Jen Wright is a patient, employee and good friend of ours at Aim2Walk. She was injured in a boating accident and told she would never walk again. You can read about her traumatic and inspirational story here. Expect more entries from Jen in the future!

I would like to share with you an analogy given by a very wise patient at Aim2walk when describing her experience with her unique team of therapists.  I give you the Tango and the Waltz.

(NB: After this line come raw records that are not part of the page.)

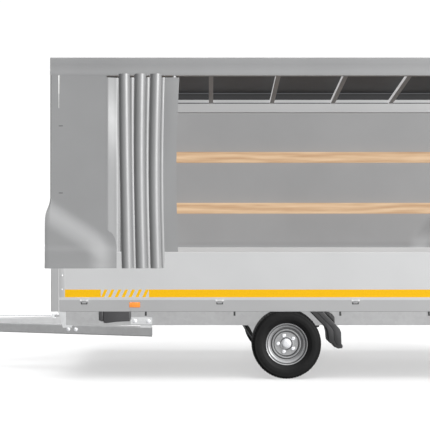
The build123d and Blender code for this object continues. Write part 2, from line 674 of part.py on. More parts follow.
def side_wall(x0, x1):
    return block(x0, x1, -SIDE - TARP, -SIDE, TARP_SPLIT, VALANCE_BOTTOM - 1)


def skirts():
    """Loose lower hem of the cover, outside the boards."""
    tip = BED_HALF + 5 + END_FLARE
    inner = BED_HALF - FLARE_LENGTH
    y0, y1 = -SIDE - SKIRT_OUT - TARP, -SIDE - SKIRT_OUT
    top = TARP_SPLIT - 0.5
    front = block(-tip, -inner, y0, y1, TARP_BOTTOM, top)
    rear_right = other_side(block(inner, tip, y0, y1, TARP_BOTTOM, top))
    middle = other_side(block(-inner, inner, -SIDE - 10, -SIDE - 6, TARP_BOTTOM, top))
    rear_left = block(1470, tip, y0, y1, TARP_BOTTOM, top)
    rear = block(tip - TARP, tip, y1, -y1, TARP_BOTTOM, top)
    return front, other_side(front), middle, rear_right, rear_left, rear


def curtain_folds():
    """The gathered curtain: a web above the board and four folds, three of which hang outside it."""
    top = VALANCE_BOTTOM - 1
    web = block(FOLD_START, -818, -SIDE - TARP, -SIDE, TARP_SPLIT, top)
    folds = [block(FOLD_START + 4, FOLD_START + 62, -932, -SIDE - TARP, TARP_SPLIT, top)]
    for x in FOLD_X:
        section = Pos(x, -931, TARP_BOTTOM) * RectangleRounded(FOLD_WIDE, FOLD_DEEP, 24)
        folds.append(extrude(section, amount=top - TARP_BOTTOM))
    return [web, *folds]


def laths():
    half = LATH_TALL / 2
    return [block(-LATH_END, LATH_END, 864, 886, z - half, z + half) for z in LATH_Z]


def lath_sockets():
    """A folded steel pocket at each end of each lath, on the inner face of a post."""
    pockets = []
    for z in LATH_Z:
        for sign in (-1, 1):
            x0, x1 = sorted((sign * (LATH_END + 4), sign * (LATH_END - 35)))
            half, end = LATH_TALL / 2, LATH_END + 0.5
            pocket = block(x0, x1, 861, 889, z - half - 3, z + half)
            pocket -= block(-end, end, 864, 886, z - half, z + half + 1)
            pockets.append(pocket)
    return pockets


# ---- Small fittings ------------------------------------------------------------------------------
def chock():
    """Left wheel chock, hung under the deck with its ramp facing down."""
    outline = [(-1250, RAIL_TOP), (-1250, 382), (-1212, 369), (-1130, 376), (-1041, 380),
               (-1041, RAIL_TOP)]
    body = prism_y(outline, -820, -700)
    return fillet(body.edges().filter_by(Axis.Z), 14)


def lashing_hook(x):
    outline = [(-890, RAIL_TOP), (-884, RAIL_TOP), (-884, 426), (-902, 426), (-902, 438),
               (-897, 438), (-897, 432), (-890, 432)]
    return prism_x(outline, x - 6, x + 6)


def light_bar():
    """Channel under the rear edge that carries the lamps."""
    half, foot, wall = 850, 345, 3
    bar = block(LAMP_X - 40, LAMP_X, -half, half, foot, RAIL_TOP)
    return bar - block(LAMP_X - 50, LAMP_X - wall, -half + wall, half - wall, foot + wall, RAIL_TOP - wall)


def lamps():
    """Housing and lens of the left rear lamp."""
    y0, y1, z0, z1 = -835, -620, 355, 438
    housing = bead(block(LAMP_X, LAMP_X + 16, y0, y1, z0, z1), Axis.X, 10)
    lens = block(LAMP_X + 16, LAMP_X + 24, y0 + 4, y1 - 4, z0 + 4, z1 - 4)
    return housing, bead(lens, Axis.X, 8)


# ---- Assembly ------------------------------------------------------------------------------------
def both(shape):
    return [shape, other_side(shape)]


save("chassis_rails", *both(chassis_rail()))
full_members = [cross_member(x, SIDE - EDGE_WIDE) for x in MEMBER_X]
save("cross_members", *full_members, cross_member(0, RAIL_OUT), cable_bracket())
save("deck_edges", *both(deck_edge()), deck_end(-1), deck_end(1))
save("floor_board", floor_board())
posts = both(corner_post(-1)) + both(corner_post(1))
save("corner_posts", *posts, *[place_latch(latch_pin(), c) for c in LATCHES.values()])
for name, corner in LATCHES.items():
    save(name, place_latch(latch_handle(), corner))

side_board = to_left(drop_board(BOARD_END))
side_leaves = [to_left(hinge_leaf(u)) for u in SIDE_HINGES]
save("board_left", side_board, *side_leaves)
save("board_right", other_side(side_board), *[other_side(leaf) for leaf in side_leaves])
save("board_front", Pos(-BED_HALF, 0, 0) * Rot(0, 0, -90) * board(SIDE - POST - 2, DECK_TOP))
rear_leaves = [to_rear(hinge_leaf(u)) for u in REAR_HINGES]
save("board_rear", to_rear(drop_board(SIDE - POST - 2)), *rear_leaves)
side_lugs = [to_left(hinge_lug(u)) for u in SIDE_HINGES]
save(
    "hinge_lugs", *side_lugs, *[other_side(lug) for lug in side_lugs],
    *[to_rear(hinge_lug(u)) for u in REAR_HINGES],
)

save("axle_tube", axle_tube())
for name, turn in (("left", lambda s: s), ("right", other_side)):
    save(f"swing_arm_{name}", turn(swing_arm()), turn(brake_shoes()))
    save(f"hub_{name}", turn(hub()), *[turn(b) for b in wheel_bolts()])
    save(f"rim_{name}", turn(rim()))
    save(f"tyre_{name}", turn(tyre()))
save("mudguards", *both(mudguard()))

save("drawbar_beams", *both(drawbar_beam()))
save("drawbar_brackets", *drawbar_brackets(), *drawbar_bolts())
save("overrun_housing", overrun_housing(), handbrake_pin())
save("overrun_damper", overrun_damper())
save("coupling_shaft", coupling_shaft())
save("coupling_bellows", bellows())
save("coupling_head", coupling_head())
save("coupling_lever", coupling_lever())
save("handbrake_lever", handbrake())
save("brake_rod", brake_rod())
save("brake_cables", *both(brake_cable()))

save("jockey_clamp", *jockey_clamp())
save("jockey_outer_tube", jockey_outer_tube())
save("jockey_inner_tube", jockey_inner_tube())
save("jockey_fork", jockey_fork())
save("jockey_wheel", jockey_wheel())
save("jockey_crank", jockey_crank())

save("roof_rails", roof_rail(ROOF_FOOT), other_side(roof_rail(1953)))
save("roof_bows", roof_end(-1), roof_end(1), *[roof_bow(x) for x in BOW_X])
save("laths", *laths(), *lath_sockets())

save("roof_cover", roof_cover())
save("tarp_front", end_wall(TARP_BOTTOM))
rear_return = side_wall(LATH_END, BED_HALF + 5 - TARP)
save("tarp_rear", Rot(0, 0, 180) * end_wall(TARP_SPLIT), rear_return)
save("tarp_skirts", *skirts())
right_wall = other_side(side_wall(-BED_HALF - 1, BED_HALF + 1))
save("curtain_right", right_wall, other_side(corner_wedge(-1)), other_side(corner_wedge(1)))
save("curtain_left_front", side_wall(-BED_HALF - 1, FOLD_START - 0.5), corner_wedge(-1))
save("curtain_folds", *curtain_folds())
save("curtain_lead", side_wall(-817.5, LEAD_END))
pole_foot, pole_top = TARP_SPLIT + 2, VALANCE_BOTTOM - 1
save("curtain_pole", rod((POLE_X, -889, pole_foot), (POLE_X, -889, pole_top), 11))

save("wheel_chocks", *both(chock()))
hooks = [lashing_hook(x) for x in (-932, -348, 348, 932)]
save("lashing_hooks", *hooks, *[other_side(h) for h in hooks])
markers = [block(x - 36, x + 36, -SIDE - 8, -SIDE, 480, 516) for x in (-1004, 1004)]
save("side_markers", *[bead(m, Axis.Y, 4) for m in markers], *[other_side(m) for m in markers])
save("light_bar", light_bar())
housing, lens = lamps()
save("rear_lamps", *both(housing), *both(lens))
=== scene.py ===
from math import atan, copysign, cos, exp, hypot, pi, radians, sin, sqrt

import bmesh
import bpy
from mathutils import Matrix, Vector, noise


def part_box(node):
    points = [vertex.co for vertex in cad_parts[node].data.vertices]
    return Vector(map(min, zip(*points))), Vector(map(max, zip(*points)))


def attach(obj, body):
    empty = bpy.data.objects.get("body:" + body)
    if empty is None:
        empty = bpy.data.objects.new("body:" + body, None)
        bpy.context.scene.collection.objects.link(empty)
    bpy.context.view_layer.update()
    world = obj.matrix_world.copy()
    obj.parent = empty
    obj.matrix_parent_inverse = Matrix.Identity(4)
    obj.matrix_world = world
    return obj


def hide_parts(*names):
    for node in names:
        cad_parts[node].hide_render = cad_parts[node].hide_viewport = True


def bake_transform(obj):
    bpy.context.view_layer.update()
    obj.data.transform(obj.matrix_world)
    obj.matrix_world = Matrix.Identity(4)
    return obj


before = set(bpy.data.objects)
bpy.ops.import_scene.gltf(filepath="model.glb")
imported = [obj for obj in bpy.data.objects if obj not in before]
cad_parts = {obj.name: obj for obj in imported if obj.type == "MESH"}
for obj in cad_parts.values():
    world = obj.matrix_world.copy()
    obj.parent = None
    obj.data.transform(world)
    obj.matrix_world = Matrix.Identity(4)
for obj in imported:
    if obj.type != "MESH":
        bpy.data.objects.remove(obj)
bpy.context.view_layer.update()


# ---- Places, from the frame ----
def corners(node):
    low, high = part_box(node)
    return Vector(low), Vector(high)


EDGE_LOW, EDGE_HIGH = corners("deck_edges")
ROOF_LOW, ROOF_HIGH = corners("roof_cover")
SKIRT_LOW, SKIRT_HIGH = corners("tarp_skirts")
FRONT_LOW = corners("tarp_front")[0]
BOARD_LOW, BOARD_HIGH = corners("board_left")
TYRE_LOW, TYRE_HIGH = corners("tyre_left")
FOLD_LOW, FOLD_HIGH = corners("curtain_folds")
LEAD_HIGH = corners("curtain_lead")[1]
BED = (EDGE_LOW.x + EDGE_HIGH.x) / 2  # middle of the bed, and the wheels' axis
SIDE = EDGE_HIGH.y  # half the width of the deck
WHEEL_Z = (TYRE_LOW.z + TYRE_HIGH.z) / 2
WHEEL_R = (TYRE_HIGH.z - TYRE_LOW.z) / 2
WHEEL_Y = -(TYRE_LOW.y + TYRE_HIGH.y) / 2


# ---- Materials ----
def fill(tree, node, values):
    """Gives the inputs of a node their values, or the outputs of other nodes."""
    for key, value in values.items():
        if hasattr(value, "is_output"):
            tree.links.new(value, node.inputs[key])
        else:
            node.inputs[key].default_value = value
    return node


def add_node(tree, kind, values=None, **settings):
    """kind is the node's type without its ShaderNode in front."""
    made = tree.nodes.new("ShaderNode" + kind)
    for key, value in settings.items():
        setattr(made, key, value)
    return fill(tree, made, values or {})


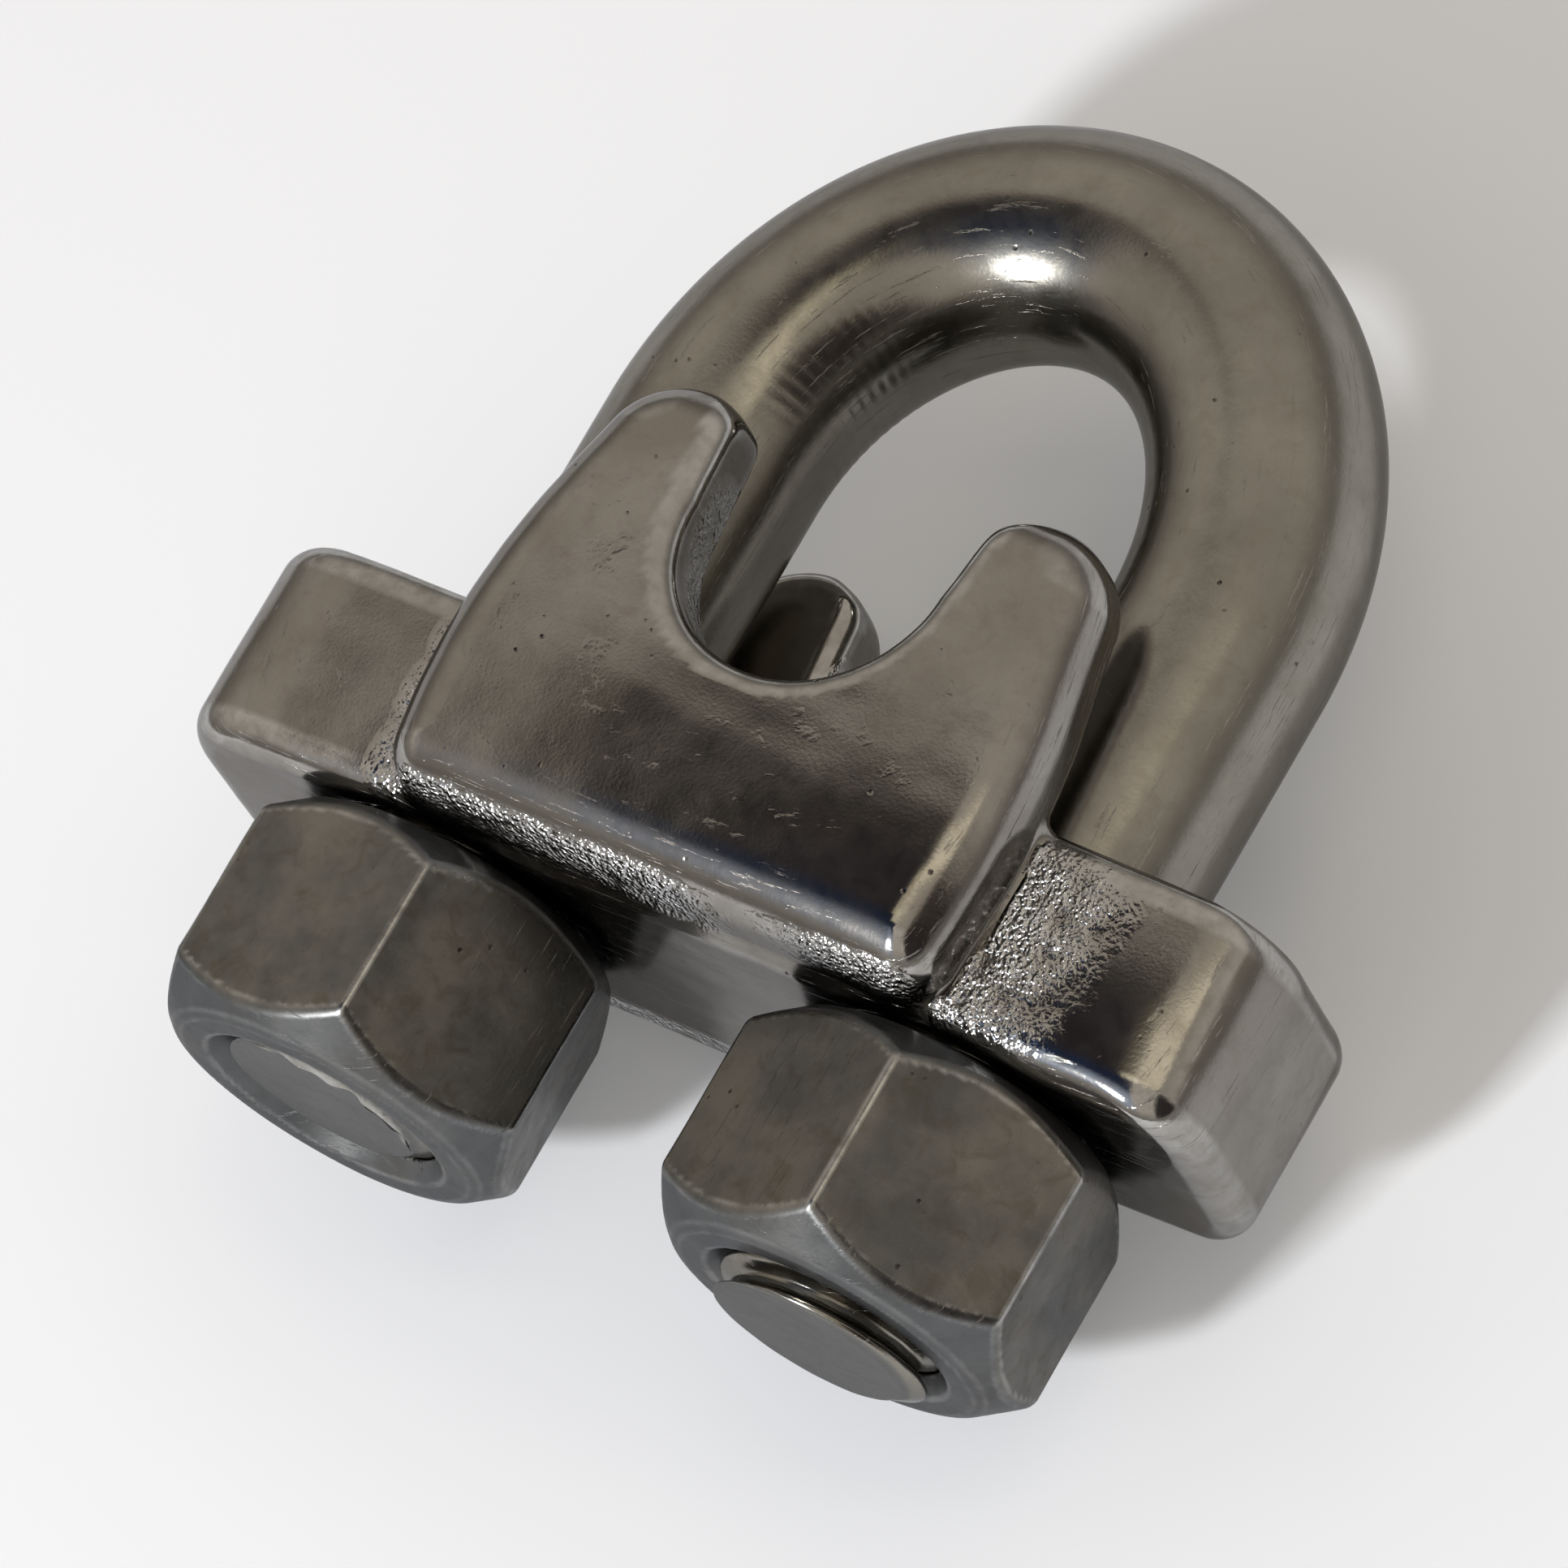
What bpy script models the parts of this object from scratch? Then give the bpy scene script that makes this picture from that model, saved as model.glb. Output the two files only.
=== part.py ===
"""Wire rope clip: cast saddle, bent U-bolt with threaded legs, and two hexagon nuts.

The clip lies on the rear faces of its saddle. +X runs from leg to leg, +Y along the legs toward
the bow of the U-bolt, and +Z up, which is the direction of the rope. Shapes are drawn in clip
coordinates: x = 0 midway between the legs, y = 0 on the underside of the base, where the nuts
seat, and z = 0 in the plane of the two legs. ORIGIN puts that point in the world.
All lengths are in metres.
"""
from math import cos, pi, radians, sin, sqrt, tan

import bmesh
import bpy
from mathutils import Matrix, Vector

MM = 0.001

# Driving dimensions
BAR_DIAMETER = 12.0 * MM
LEG_SPACING = 30.0 * MM
BASE_LENGTH = 60.2 * MM
BASE_DEPTH = 19.0 * MM
BASE_HEIGHT = 11.6 * MM
SADDLE_DEPTH = 28.0 * MM
SADDLE_HEIGHT = 25.2 * MM
BOW_CENTRE_Y = 25.8 * MM
BOW_RISE = 17.6 * MM
LEG_END_Y = {"left": -12.9 * MM, "right": -14.6 * MM}
THREAD_TOP_Y = 11.0 * MM
NUT_ACROSS_FLATS = 19.0 * MM
NUT_HEIGHT = 13.0 * MM
NUT_TURN = {"left": radians(-10.0), "right": radians(-21.6)}

# Base and walls of the saddle
BASE_CORNER = 6.5 * MM
BASE_EDGE = 2.2 * MM
HOLE_RADIUS = 6.8 * MM
WALL_THICKNESS = 6.0 * MM
WALL_EDGE = 1.6 * MM
WALL_FOOT = (16.0 * MM, 0.4 * MM)
WALL_WAIST = (17.0 * MM, 10.5 * MM)
FOOT_ROUND = 2.2 * MM
WAIST_ROUND = 12.0 * MM
HORN_OUTER_X = 13.9 * MM
HORN_INNER_X = 7.8 * MM
HORN_OUTER_ROUND = 3.2 * MM
HORN_INNER_ROUND = 2.2 * MM
NOTCH_RADIUS = 7.2 * MM
NOTCH_CENTRE_Y = 18.8 * MM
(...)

The Tango is a special and unique experience between two people in which every move is intense and personal.  At first the dance will have an obvious leader, guiding the moves and gauging the course.  Then, the other partner will take the lead and route a new path for the harmonious movements to continue and create a perfect balance. With each unique step the partners develop knowledge of one and other and together create the perfect scenario.  This is the relationship of patient with therapist and therapist with patient.  The one-on-one work that each patient experiences with all of his/her therapists at Aim is one of teaching, learning and flexibility.  While the therapist may develop the initial protocol, the patients’ feedback and experiences will alter the path of treatment. 

The intense Tango is replaced with the postured and relaxed movement of the Waltz.  The partners transfer from one step to the next with seamless fluidity.  The dance becomes one of familiarity and comfort.   The ideas developed by therapist and patient alike are shared with each member of the treatment team with humble expertise.  Each partner involved in this ballroom of recovery works with a common goal, to perfect each move and to adjust individual technique and rhythm to each new partner.  

This analogy hit the proverbial nail on the head for me today.  I am constantly humbled by the lack of ego in the therapy team at Aim2Walk, how each member has the common goal of improving the quality of life for every patient with altruistic intent.  I have watched this team grow from inception.  Some have stayed and some have not.  If the fit is not perfect, the name is erased from the dance card!  This is not merely a team of therapists working in a clinic but a family with a very large extended family where each member is equally cared for and respected.  My conversation with that special patient today opened my eyes to the benefits of this environment on healing.  She told me that when she sees other patients being worked on that it makes her smile and gives her ‘peace within her body’.  For someone who experiences pain or discomfort, this is an essential state.   Although we are responsible for our own person internal dialogue, a positive and loving environment will have a dramatic impact on that dialogue and consequently on the body’s ability to heal.

Confidence, camaraderie, comfort, uniqueness, equality, these are but a few of the words I have heard used to describe the environment at Aim2Walk.  Not in my 18 years of SCI recovery have I heard so many positive, genuine and accurate comments about a team of therapists.   I walked out of the clinic that day proud to be a member of the Aim2Walk family.